I either use a correct shim or sand the face of the spur axle so there is no or less than .1 side play. I adjust and check using this method until there is no bearing side load.

For any manufacturer It's better to be on the slightly sloppy side than run loaded bearings. VBC can't account for what brand of spur customers wish to use.

My spur spins very freely with no slop whatsoever.
The new ball cup plastics wear quickly. I Replace mine with D07 ones when required.
I've replaced my alloy rear driveshafts with steel ones as my alloy ones wore a groove against the pin in open class.

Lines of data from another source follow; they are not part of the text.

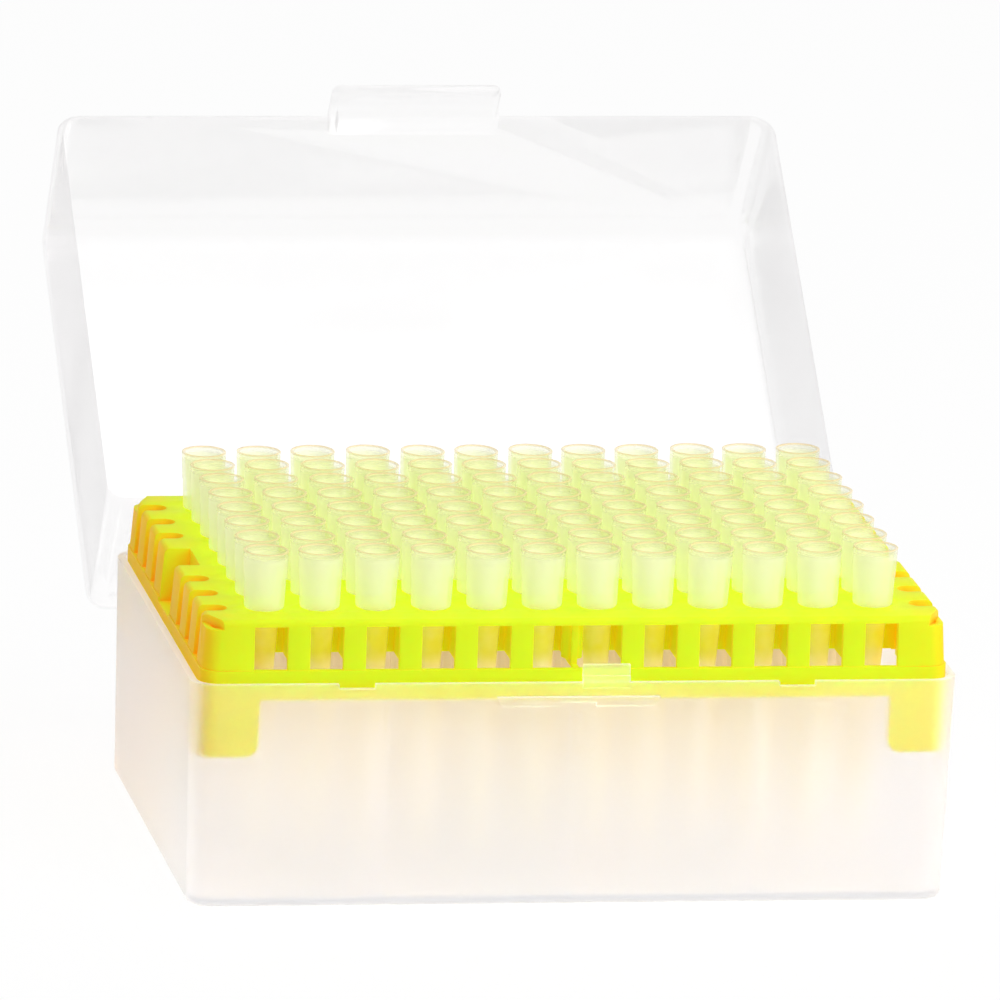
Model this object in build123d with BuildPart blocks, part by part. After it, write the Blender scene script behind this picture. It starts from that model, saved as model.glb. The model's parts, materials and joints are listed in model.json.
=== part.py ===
"""A hinged laboratory box that holds a 96-position rack of disposable pipette tips.

Millimetres, +Z up. The origin is the centre of the base's underside, X runs along the long
side, and Y from the front, where it latches, to the back, where it is hinged. The lid is
drawn shut and then swung open about its hinge, because the box is kept standing open.
"""

import os
from math import atan, cos, degrees, hypot, pi, radians, sin, tan

from build123d import *

# Tips and their grid
columns = 12  # positions along X
rows = 8  # positions along Y
pitch = 9.0  # spacing of the positions, both ways
tips_per_group = 4
tip_sides = 8  # flats round a tip and its hole, which keep 96 of each light
tip_length = 50.5
tip_stand = 9.5  # the collar's height above the deck
tip_body_radius = 2.65  # just under the collar
tip_nose_radius = 0.5
tip_wall = 0.25  # below the collar
tip_seat = 0.35  # how far the collar reaches past its hole
tip_flare = 0.5  # the collar's mouth past its foot

# Base
end_margin = 12.7  # from the outer columns to the rim's ends
side_margin = 10.8  # from the outer rows to the rim's sides
tip_floor_gap = 4.5  # under the tips' noses
base_wall = 1.2
base_floor = 1.4
base_draft = 1.05  # degrees, narrower downwards
base_corner_radius = 4.5
foot_radius = 1.2  # round the underside's edge
rim_notch_offset = 35.7
rim_notch_width = 5.9
rim_notch_depth = 0.8

# Ribs inside the base, which carry the rack's skirt
carrier_offset = 30.6
carrier_thickness = 1.2
carrier_spread = 1.6  # how much further it reaches at the floor than at the top

# Rack
rack_clearance = 0.4  # to the base's inner wall
rack_wall = 1.2
rack_rise = 10.0  # the deck's height above the base's rim
rack_band_height = 1.9  # the plain band round the rack's foot, above the rim
rack_band_ledge = 0.25
rack_draft = 4.0  # degrees, above the band
rack_edge_radius = 1.0
deck_thickness = 1.0
skirt_depth = 2.9  # below the base's rim
leg_depth = 12.3  # corner legs, below the base's rim
leg_length = 9.4  # along X
leg_width = 8.0  # along Y
leg_foot_radius = 2.0
hole_clearance = 0.25  # round a tip's body
grid_rib_thickness = 1.0
grid_rib_depth = 7.6  # below the deck
window_width = 5.4
window_head = 0.1  # below the deck
flute_radius = 1.8
flute_gap = 1.9  # from the outer holes to a flute's liner
flutes_per_side = 3  # before and after the finger recess
recess_width = 10.4
recess_gap = 2.1  # from the outer holes to the recess's liner
recess_floor = 1.3  # above the base's rim
corner_cut_length = 2.6  # along X
corner_cut_width = 5.6  # along Y
corner_step = 1.5  # the corner post's top, below the deck
corner_pocket = 3.0  # the pocket's floor, below the post's top
corner_wall = 0.9  # round the pocket
boss_radius = 1.7
boss_offset = 3.6  # past the outer rows
boss_depth = 6.5  # below the deck

# Catch and keeper on the base's front
catch_width = 26.4
catch_height = 1.5
catch_drop = 2.1  # below the rim
catch_reach = 1.0
catch_bevel = 0.9
catch_notch_width = 5.7
catch_notch_height = 0.7
keeper_offset = 4.5  # its middle, along X
keeper_width = 7.6
keeper_rise = 3.0  # above the rim
keeper_drop = 1.1  # below the rim
keeper_step = 1.3  # above the rim, where it thins
keeper_reach = 0.5  # in front of the wall
keeper_root = 0.9  # into the wall

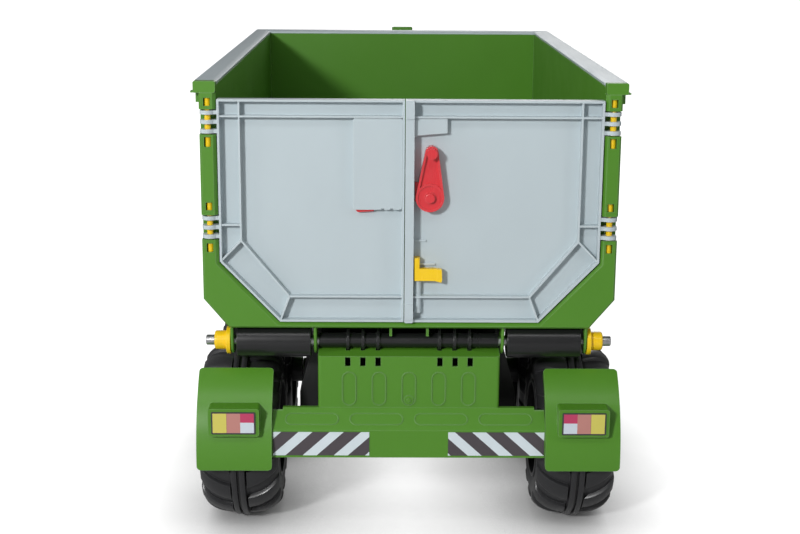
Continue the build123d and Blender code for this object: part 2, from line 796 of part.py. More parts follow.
housing_rear = rear_face - 2.0
housing_front = rear_face + 60.0
housing_shoulder = 228.5
fin_room = 1.0
saddle_inner_x = 22.0
saddle_outer_x = 88.0
saddle_top = 241.5
saddle_ahead = 14.0
slot_width = 6.2
slot_height = 11.0
slot_z = 218.5
oval_pitch = 34.5
oval_width = 16.6
oval_height = 41.0
oval_z = 186.0
oval_depth = 1.0
housing_screw_z = 172.5

with BuildPart() as rear_housing:
    with BuildSketch(along(-housing_half_width)):
        Polygon(
            (housing_rear, bumper_top),
            (housing_rear, housing_top),
            (pivot_y - pivot_tube_radius, housing_shoulder),
            (housing_front, housing_shoulder),
            (housing_front, bumper_top),
        )
    extrude(amount=2 * housing_half_width)
    fillet(rear_housing.edges().filter_by(Axis.Z).group_by(Axis.Y)[0], 3.5)
    # hollow, open at its front and bottom
    with BuildSketch(along(-housing_half_width + sheet)):
        Polygon(
            (housing_rear + sheet, bumper_top - 1),
            (housing_rear + sheet, housing_top - sheet),
            (pivot_y - pivot_tube_radius, housing_shoulder - sheet),
            (housing_front + 1, housing_shoulder - sheet),
            (housing_front + 1, bumper_top - 1),
        )
    extrude(amount=2 * (housing_half_width - sheet), mode=Mode.SUBTRACT)
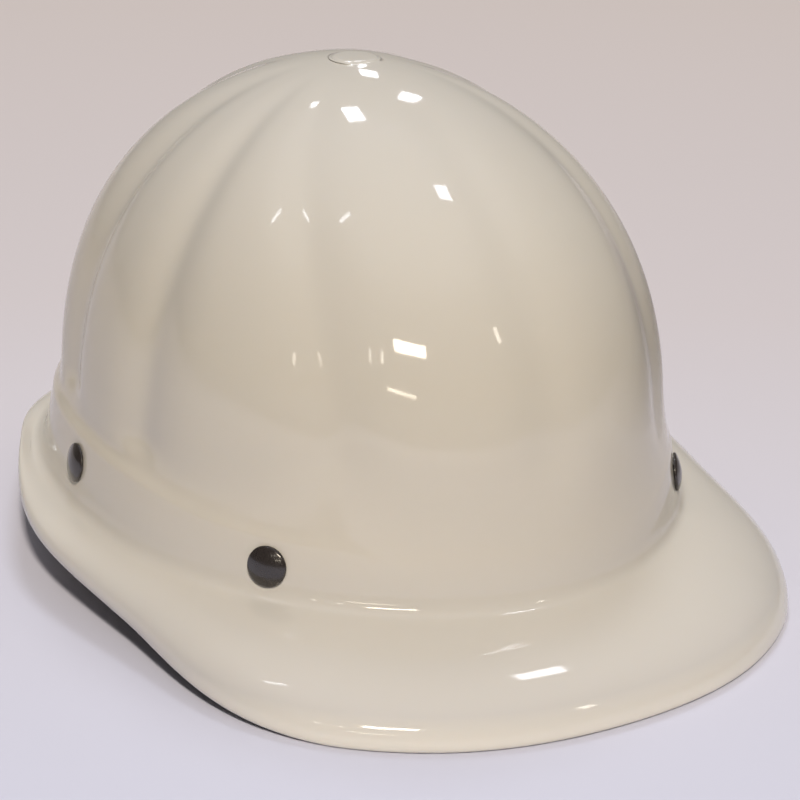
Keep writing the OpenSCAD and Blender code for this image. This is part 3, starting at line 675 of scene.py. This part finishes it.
def strapHalf(azimuth, layer, p):
    # places, directions across and directions out, from the band up to the crown
    wide, thick, gap = fixings["strapWide"], fixings["strapThick"], fixings["gap"]
    top = p["topZ"] + layer * (thick + gap)
    r = seatRadius(azimuth) - (strapIn + thick / 2) * math.cos(leanAngle)
    slope, low = math.tan(leanAngle), seatHeight(azimuth)
    knee = low + p["hangerUp"] + gap
    foot = r - slope * (knee - low)
    line = [np.array([r - slope * (z - low), z]) for z in (low - p["tail"], low - 4.5, low, low + 3.4, knee)]
    flat = wide * p["crossing"]
    controls = [np.array(c, float) for c in (
        (foot, knee), (foot - p["lean"], knee + p["rise"]), (r * p["shoulder"], top), (flat, top))]
    line += [bezier(controls, i / 26) for i in range(1, 27)]
    line += [np.array([flat * (1 - i / 6), top]) for i in range(1, 7)]
    turn = math.degrees(facing(azimuth)) - (azimuth - 90)
    turn -= 360 * round(turn / 360)
    frames = []
    for i, point in enumerate(line):
        step = line[min(i + 1, len(line) - 1)] - line[max(i - 1, 0)]
        step = step / np.linalg.norm(step)
        w = math.radians(azimuth - 90 + turn * (1 - float(ease((point[1] - low) / p["turnOver"]))))
        frames.append((onAxis(azimuth, point[0], point[1]), np.array([-math.sin(w), math.cos(w), 0.0]),
                       np.array([math.cos(w) * step[1], math.sin(w) * step[1], -step[0]])))
    return frames


def makeStrap(name, one, two, layer, p):
    first, second = strapHalf(one, layer, p), strapHalf(two, layer, p)
    frames = first + [(q, -across, out) for q, across, out in reversed(second[:-1])]
    w, t, e, s = fixings["strapWide"] / 2, fixings["strapThick"] / 2, p["edge"], p["selvedge"]
    # one face and one rounded edge of the section, then the same turned half round
    loop = [(x, t) for x in (-w + e, -w * 0.6, -w * 0.2, w * 0.2, w * 0.6, w - e)]
    loop += [(w - s, t * 0.6), (w, 0), (w - s, -t * 0.6)]
    loop += [(-x, -y) for x, y in loop]
    points, lengths = [], [0.0]
    for i, (place, across, out) in enumerate(frames):
        if i:
            lengths.append(lengths[-1] + float(np.linalg.norm(place - frames[i - 1][0])))
        for x, y in loop:
            points.append((place + across * x + out * y) * mm)
    n = len(loop)
    strap = makeObject(name + "_webbing", points, tubeFaces(len(frames), n), webbing, 50)
    layerUv = strap.data.uv_layers.new(name="weave")
    for corner, loopItem in enumerate(strap.data.loops):
        v = loopItem.vertex_index
        layerUv.data[corner].uv = (loop[v % n][0] * mm, lengths[v // n] * mm)
    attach(strap, "shell")
    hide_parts(name)


makeStrap("strap_side", places["side"], -places["side"], 0, strapForm)
makeStrap("strap_right_front", -places["front"], places["rear"], 1, strapForm)
makeStrap("strap_left_front", places["front"], -places["rear"], 2, strapForm)
print("crown straps ready")


padForm = {"across": 76, "thick": 5, "roundRadius": 68, "edgeRound": 2.0, "edgeFlat": 0.98, "hollow": 0.25,
           "seam": 31, "seamDepth": 0.55, "seamSpread": 1.3}


def makePad(p):
    # a thin cushion bent over the wearer's crown, with one sewn seam near its rim
    radius, thick = p["across"] / 2, p["thick"]
    flat, half, steps = radius - p["edgeRound"], thick / 2 * p["edgeFlat"], 18

    def drop(x):
        return p["roundRadius"] - math.sqrt(p["roundRadius"] ** 2 - x * x)

    def sewn(x):
        return p["seamDepth"] * math.exp(-((x - p["seam"]) / p["seamSpread"]) ** 2)

    profile = [(0.0, 0.0)]
    for i in range(1, steps + 1):
        x = flat * i / steps
        profile.append((x, -drop(x) - sewn(x)))
    for k in range(1, 8):
        a = math.pi / 2 - math.pi * k / 8
        profile.append((flat + p["edgeRound"] * math.cos(a), -drop(flat) - half + half * math.sin(a)))
    for i in range(steps, 0, -1):
        x = flat * i / steps
        profile.append((x, -drop(x) - thick + sewn(x) + p["hollow"] * math.cos(x / radius * math.pi / 2)))
    profile.append((0.0, -thick + p["hollow"]))
    under = fixings["strapThick"] / 2 + fixings["gap"]
    matrix = Matrix.Translation(Vector((0, shellForm["crownY"] * mm, (strapForm["topZ"] - under) * mm)))
    pad = lathe("crownPadKnitted", profile, matrix, knit, 96, None)
    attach(pad, "shell")
    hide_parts("crown_pad")


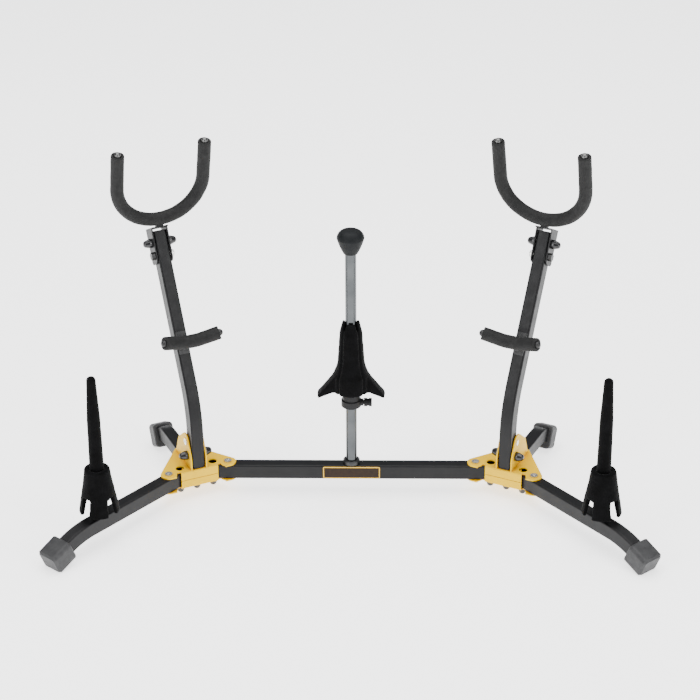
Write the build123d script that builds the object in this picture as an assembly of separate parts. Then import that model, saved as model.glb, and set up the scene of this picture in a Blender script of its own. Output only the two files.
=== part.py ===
from build123d import *
import os
from math import cos, radians, sin

os.makedirs("parts", exist_ok=True)

# Double saxophone stand with a centre soprano peg and two flute pegs.
# Stand frame: X right along the centre bar, Y away from the player, Z up from the floor.
# Hub frame: X is the way a hub faces, Y is towards the centre bar, Z is the stand's Z.
# Leg frame: X outwards from the leg's own pivot, Z is the stand's Z.

# ------------------------------------------------------------------ driving dimensions, mm
TUBE_W = 15.0          # narrow side of every black tube
TUBE_H = 18.0          # wide side of every black tube
TUBE_WALL = 1.5
TUBE_CORNER = 2.0
TUBE_Z = 27.5          # centre line of the bar and legs above the floor
PLATE = 1.5            # hub and bracket sheet
PLATE_GAP = 0.1        # play between a tube and each hub plate
SPLAY = 65.0           # angle of the bar, and of the front leg, from the way the hub faces
PIVOT_SPAN = 288.0     # distance between the two rivets that carry the bar
RIVET_X = 8.0          # leg rivets in the hub frame
RIVET_Y = 36.5
RIVET_R = 3.0
LOCK_REACH = 18.0      # rivet to lock button, along a tube
TUBE_TAIL = 27.0       # a tube runs this far past its rivet into the hub
LOBE_R = 9.5
FLANGE_X = 12.2        # front face of a hub
FLANGE_HALF = 22.7
SEAM = 0.6             # gap between the upper and lower front flanges
TAIL_X = -42.0         # corner centres at the back of a hub
TAIL_Y = 7.7
ARM_X = 1.0            # centre line of the upright part of an arm
ARM_FOOT_Z = 38.9
ARM_BEND_Z = 78.0
ARM_BEND_R = 127.0
ARM_LEAN = 28.5
ARM_STRAIGHT = 178.0
ARM_PIVOT = (-4.0, 69.5)
ARM_PIVOT_R = 2.4
EAR_BUTTON = (-1.0, 52.8)
SIDE_PLAY = 0.8        # arm to ear, and arm to yoke bracket
REST_ALONG = 47.0      # lower rest, measured along the straight part of the arm
REST_OUT = 42.0        # its rod in front of the arm's centre line
REST_HALF = 33.0
REST_TIP = 25.0        # degrees
YOKE_PIVOT = (-28.0, 4.0)   # below the arm's top, in front of its centre line
YOKE_BUTTON = (-13.0, 1.0)
YOKE_FOOT = (12.6, 17.0)    # bottom of the yoke's rod, same measures
YOKE_LEAN = 12.0       # the yoke leans forward from upright
YOKE_HALF = 51.2       # half the distance between the prongs
YOKE_TALL = 100.0
ROD_R = 4.0
FOAM_R = 7.7
SOFT_GAP = 0.3         # soft sleeve to its rod
FRONT_LEG = (125.0, 100.0, 22.0, 20.0)  # flat length, bend radius, drop in degrees, end
REAR_LEG = (89.0, 50.0, 26.0, 13.0)
REAR_LEG_START = -9.0
FRONT_BOOT = (28.0, 13.5, 12.5, 27.0)   # width, up, down, length
REAR_BOOT = (25.0, 12.0, 16.5, 20.0)
PEG_AT = 109.0         # flute peg from the leg rivet, along the leg
PEG_TOP_Z = 212.0
STUD_R = 3.0
STUD_LONG = 15.0
POST_R = 6.4           # soprano post
KNOB_Z = (307.0, 334.0)
COLLAR_Z = (113.0, 122.0)
COLLAR_R = 11.5
SKIRT_Z = 134.0        # underside of the soprano cone's body
SKIRT_R = 20.5
WING_HALF = 8.5
SCREW_R = 2.5
BULLET_LONG = 10.0     # lock button length outside its plate
BULLET_R = 5.3
PRESS_HOLE = 5.7       # tube hole in front of a lock button
RUNNING = 0.06         # radial play of a running fit
FOLD_R = 1.6           # outer radius of a folded edge

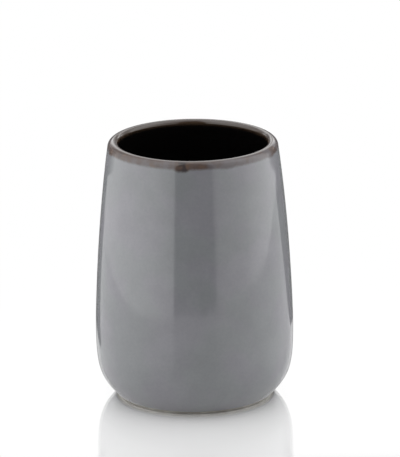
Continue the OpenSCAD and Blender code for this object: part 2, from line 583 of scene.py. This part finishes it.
class Graph:
    """A material's node tree, with short calls for the nodes that the materials use."""

    def __init__(self, tree):
        self.tree = tree
        tree.nodes.clear()

    def add(self, kind, **settings):
        node = self.tree.nodes.new(kind)
        for name, value in settings.items():
            setattr(node, name, value)
        return node

    def feed(self, socket, value):
        """Links a socket to an output, or sets it to a number or colour."""
        if isinstance(value, bpy.types.NodeSocket):
            self.tree.links.new(value, socket)
        elif isinstance(value, tuple) and len(value) == 3 and socket.type == "RGBA":
            socket.default_value = (*value, 1)
        else:
            socket.default_value = value

    def math(self, operation, *values):
        node = self.add("ShaderNodeMath", operation=operation)
        for socket, value in zip(node.inputs, values):
            self.feed(socket, value)
        return node.outputs[0]

    def remap(self, value, low, high, new_low=0.0, new_high=1.0):
        """A smooth step of a value between two limits."""
        node = self.add("ShaderNodeMapRange", interpolation_type="SMOOTHSTEP")
        for socket, given in zip(node.inputs, (value, low, high, new_low, new_high)):
            self.feed(socket, given)
        return node.outputs[0]

    def mix(self, factor, a, b):
        """Two colours, mixed by a factor."""
        node = self.add("ShaderNodeMix", data_type="RGBA")
        for name, given in (("Factor_Float", factor), ("A_Color", a), ("B_Color", b)):
            self.feed(next(s for s in node.inputs if s.identifier == name), given)
        return next(s for s in node.outputs if s.identifier == "Result_Color")

    def blend(self, factor, a, b):
        """Two shaders, mixed by a factor."""
        node = self.add("ShaderNodeMixShader")
        for socket, given in zip(node.inputs, (factor, a, b)):
            self.feed(socket, given)
        return node.outputs[0]

    def scale(self, colour, gain):
        """A colour times a value."""
        node = self.add("ShaderNodeVectorMath", operation="SCALE")
        self.feed(node.inputs[0], colour)
        self.feed(node.inputs["Scale"], gain)
        return node.outputs[0]

    def noise(self, size, detail=2.0, roughness=0.5):
        """Noise whose patches are about that size in metres."""
        node = self.add("ShaderNodeTexNoise")
        self.feed(node.inputs["Vector"], self.place())
        self.feed(node.inputs["Scale"], 1 / size)
        self.feed(node.inputs["Detail"], detail)
        self.feed(node.inputs["Roughness"], roughness)
        return node.outputs["Fac"]

    def place(self):
        return self.add("ShaderNodeTexCoord").outputs["Object"]

    def mask(self, name):
        return self.add("ShaderNodeAttribute", attribute_name=name).outputs["Fac"]

    def bump(self, height, distance):
        node = self.add("ShaderNodeBump")
        self.feed(node.inputs["Height"], height)
        self.feed(node.inputs["Distance"], distance)
        self.feed(node.inputs["Strength"], 1.0)
        return node.outputs["Normal"]

    def surface(self, shader):
        output = self.add("ShaderNodeOutputMaterial")
        self.feed(output.inputs["Surface"], shader)


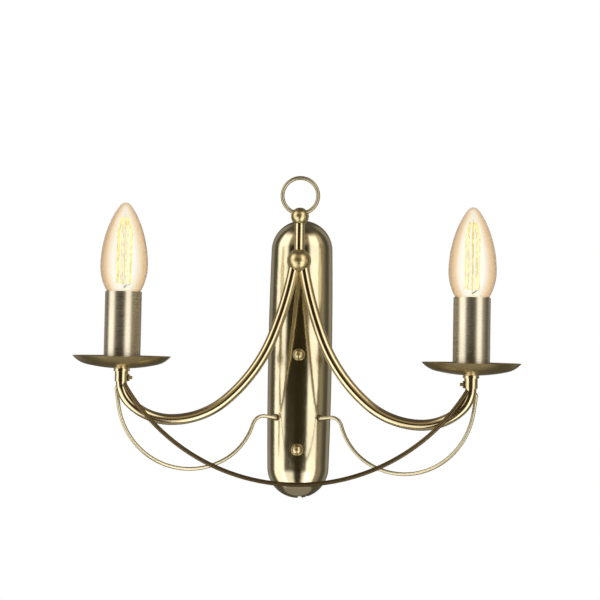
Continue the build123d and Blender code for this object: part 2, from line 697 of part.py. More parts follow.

I possibly didn't have them lubed enough.
I damaged about 4-5 diffs before switching to Much more diff oil and haven't had an issue since. 2 Outdrives have spread open but this is possibly due to the worn alloy driveshaft binding and mashing the throttle in open.
The plastic hunge pin inserts are way too weak but I've bent far fewer hinge pins. I sometimes run the d07 P00 front and e25 solid alloy blocks.
I've heard of some carbon chassis being tweaked out of the box. Possibly can happen with the top deck.
I've seen this from most manufacturers. Same as a real car. They can't supply everything perfect all the time regardless what QC measures they take.
Just contact your dealer and let them know you have x y z problems out of the box. I'm sure they'll rectify it.

I've seen lots of friends ream XRay and yoke arms.
The D08 only requires reaming of the outer arm hinge pin holes. The inners rotate inside the ball bushes with less flex stiction and slop than an xray type system.
There is slight slop to the sway bar ball cups. I paid $3 for some Xray or arc ones... Others have used o-rings. My car did exactly the same lap times on high grip and low grip tracks with the kit cups though.

Inner camber link? Did you need it to handle like the Manly ferry? Never heard of anyone anywhere getting much response and grip from loooong links. It's a lightening hole

My D08 was $200 cheaper than a XRAY T4. It's a shame you've had such a negative experience.

I've had D06 D07 and now D08. They've included features and "upgrades" traditionally not offered by Yokomo and XRAY. It's high quality and exceptional value for money.